Finalmente, que seria feito da minha pachorra numa ilha deserta sem memórias? Para livro de memórias levava "As Palavras" de Jean Paul Sartre, até porque termina cerca dos doze anos, ou seja quando acaba a única idade digna de ser lembrada. Por último, teríamos que levar a Revolução e com ela o melhor livro que nos fala da liberdade numa certa leitura que dela fez o século XX": a "Condição Humana" de Malraux.
Feito isto, já possa talvez sobreviver e até fazer um paraíso, e com um bocado de sorte, até o Inferno; com humor, decadência, culpa, pecado, deus e Memória e a Revolução temos ingredientes quase todos. Claro falta o amor e, claro, o Sexo, mas eles abundam nos livros citados.
Todos os locais com livros me lembram sombras frondosas. O meu paraíso pessoal teria estantes de mogno e muitos livros mais ou menos desarrumados. Nesse sentido, o computador é uma janela luminosa aonde se escondem livros que não li. Bibliógrafo, bibliomaníaco, podem-me acusar que eu gosto. Há quem se lembre de me falar do direito de não ler e de me dizer", em conluio com Pessoa, que "não consta que Cristo tivesse Biblioteca". Se não fossem as Bibliotecas, ó ímpios, Cristo ainda existiria?

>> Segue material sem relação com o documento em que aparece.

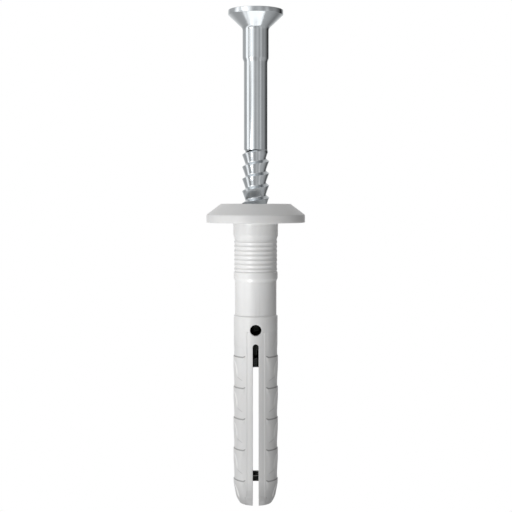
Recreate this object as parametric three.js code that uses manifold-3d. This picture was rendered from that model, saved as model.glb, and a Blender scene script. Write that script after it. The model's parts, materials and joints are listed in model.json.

PS: Pode alguém pensar que me lembrei do Dia Mundial do Livro e me esqueci do Dia 25 de Abril e do Dia da Universidade. Mas esta crónica é dedicada a essas três datas. Sem querer fazer um discurso de pedagogia política foi o 25 de Abril que permitiu as liberdades e alguma expansão da educação, para além de ter acabado com essa idiotice suprema que é o "delito da palavra " e os livros proibidos. Finalmente, é também graças à UBI que a Covilhã já não é um lugar arredio à ciência, à cultura e à Arte. E é em grande parte graças ao impulso da UBI e à travagem que ela significa no envelhecimento da cidade que se dissemina a esperança de também poderem ir surgindo alguns pólos de excelência e de cultura e algumas cortes de aldeia. Para já esperemos pela nova Biblioteca. Pela minha parte tudo farei para que se comprem muitos livros.